Print | Email  

Lodz Ghetto Album

by: Leslie Bunder - Last updated: 2004-09-19

Lodz Ghetto Life

Lodz Ghetto Life

The Lodz ghetto in Poland was a squalid home to several hundred thousand Jews and several thousand Gypsies who were forced to live in it by the Nazis. 

In 1940 the Germans sealed the ghetto and made it into both a slave labour camp where the Nazis used those living as cheap labour to produce everything from textiles to munitions and also a prison for Jews en route to death camps .
Lodz had been a home to Jews for many years and over time became the second largest Jewish city in Europe, after Warsaw.
But as soon as the Germans invaded Poland things were turned upside down and what had once been a thriving and vibrant Jewish community soon became a place where in the ghetto constant fear was always in peoples' mind and where people were only kept alive as long as they could work.
Over the four years of the ghetto, 95% of the inmates were killed and by the time it was liberated by the Soviets, less than 1,000 people survived.
In Lodz Ghetto Album we get to see first hand many images that until now have never been shown.
The photographs were taken by Henryk Ross who was employed as the official ghetto photographer and as the Nazis started to speed up its liquidation of the ghetto in 1944, he hide the photos.  Having survived the war, he returned back to Lodz and retrieved the photos.

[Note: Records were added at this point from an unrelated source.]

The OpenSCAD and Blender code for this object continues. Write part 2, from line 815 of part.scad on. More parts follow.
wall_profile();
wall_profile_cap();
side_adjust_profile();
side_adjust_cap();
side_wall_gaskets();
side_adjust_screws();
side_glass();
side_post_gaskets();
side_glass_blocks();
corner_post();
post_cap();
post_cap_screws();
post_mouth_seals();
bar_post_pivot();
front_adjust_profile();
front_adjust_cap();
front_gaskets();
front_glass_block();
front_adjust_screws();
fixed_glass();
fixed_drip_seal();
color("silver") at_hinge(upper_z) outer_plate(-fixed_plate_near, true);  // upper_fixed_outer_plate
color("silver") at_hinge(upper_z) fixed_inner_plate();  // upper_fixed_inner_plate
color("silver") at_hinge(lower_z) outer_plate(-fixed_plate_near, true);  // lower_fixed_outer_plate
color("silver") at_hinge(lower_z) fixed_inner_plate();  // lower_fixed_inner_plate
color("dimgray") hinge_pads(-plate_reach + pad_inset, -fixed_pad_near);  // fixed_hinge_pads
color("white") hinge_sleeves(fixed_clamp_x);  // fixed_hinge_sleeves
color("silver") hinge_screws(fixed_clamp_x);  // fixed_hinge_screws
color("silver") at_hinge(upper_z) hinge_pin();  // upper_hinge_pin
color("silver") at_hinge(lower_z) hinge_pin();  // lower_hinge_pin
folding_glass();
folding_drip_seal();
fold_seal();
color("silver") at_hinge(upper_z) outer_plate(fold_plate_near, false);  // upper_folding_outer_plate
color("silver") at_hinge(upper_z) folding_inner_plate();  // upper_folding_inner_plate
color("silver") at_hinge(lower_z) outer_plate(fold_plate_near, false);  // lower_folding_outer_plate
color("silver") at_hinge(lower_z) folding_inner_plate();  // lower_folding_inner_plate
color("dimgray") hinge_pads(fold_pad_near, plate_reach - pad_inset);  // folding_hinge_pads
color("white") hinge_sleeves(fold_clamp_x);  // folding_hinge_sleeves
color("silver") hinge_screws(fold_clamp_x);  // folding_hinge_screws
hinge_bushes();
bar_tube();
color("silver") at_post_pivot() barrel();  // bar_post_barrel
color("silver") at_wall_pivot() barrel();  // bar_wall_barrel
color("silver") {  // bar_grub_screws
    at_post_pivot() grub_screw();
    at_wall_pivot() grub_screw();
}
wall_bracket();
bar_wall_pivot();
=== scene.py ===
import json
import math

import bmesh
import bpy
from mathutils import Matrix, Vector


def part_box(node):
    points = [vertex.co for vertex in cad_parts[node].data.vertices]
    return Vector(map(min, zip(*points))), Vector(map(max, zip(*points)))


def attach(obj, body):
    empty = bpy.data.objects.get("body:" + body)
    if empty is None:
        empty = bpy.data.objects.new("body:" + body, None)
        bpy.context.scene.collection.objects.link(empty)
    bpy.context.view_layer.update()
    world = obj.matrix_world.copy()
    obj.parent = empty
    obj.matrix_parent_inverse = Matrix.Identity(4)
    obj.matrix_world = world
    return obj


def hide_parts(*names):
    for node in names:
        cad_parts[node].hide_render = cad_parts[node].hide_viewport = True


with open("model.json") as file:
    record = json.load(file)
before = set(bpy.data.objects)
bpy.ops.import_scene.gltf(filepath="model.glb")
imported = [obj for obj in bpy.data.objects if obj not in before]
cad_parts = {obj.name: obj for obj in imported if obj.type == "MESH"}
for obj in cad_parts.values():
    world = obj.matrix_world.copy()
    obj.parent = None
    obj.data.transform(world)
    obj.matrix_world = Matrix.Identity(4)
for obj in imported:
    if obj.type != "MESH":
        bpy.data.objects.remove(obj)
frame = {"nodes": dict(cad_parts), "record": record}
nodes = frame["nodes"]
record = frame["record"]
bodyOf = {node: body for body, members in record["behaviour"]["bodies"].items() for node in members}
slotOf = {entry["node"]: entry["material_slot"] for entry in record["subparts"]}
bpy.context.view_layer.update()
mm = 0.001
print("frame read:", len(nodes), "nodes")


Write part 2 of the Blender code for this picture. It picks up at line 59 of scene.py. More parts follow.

After the war only a handful of his original photos appeared. When Ross died in 1991, his full collection of images was acquired by the Archive of Modern Conflict.
As well as images of daily toil, we see pictures of Jews who were seconded by the Nazis to act as their "local" police. There are pictures of children dressed as police, playing as ghetto policemen,  people working and even images of ghetto photographer Ross and his own wedding.
As we look at the photos, it strikes home that these images are likely to be the last recorded of those who perished in the war. One can only wonder who they were, who were their relatives, what did they do?  Ross provides the images and shows that the photo can provide more than just words can offer.
The 100 photos in the book are raw and show images many people may feel uncomfortable with, from Jews acting as agents for the nazis through to a child's birthday party, Ross captures all aspects of how life was cruelly run in the ghetto. Images of smiles and laughter shock and show how the human soul seeks to overcome the most dreadful of situations. 
A stunning, challenging and thought providing book.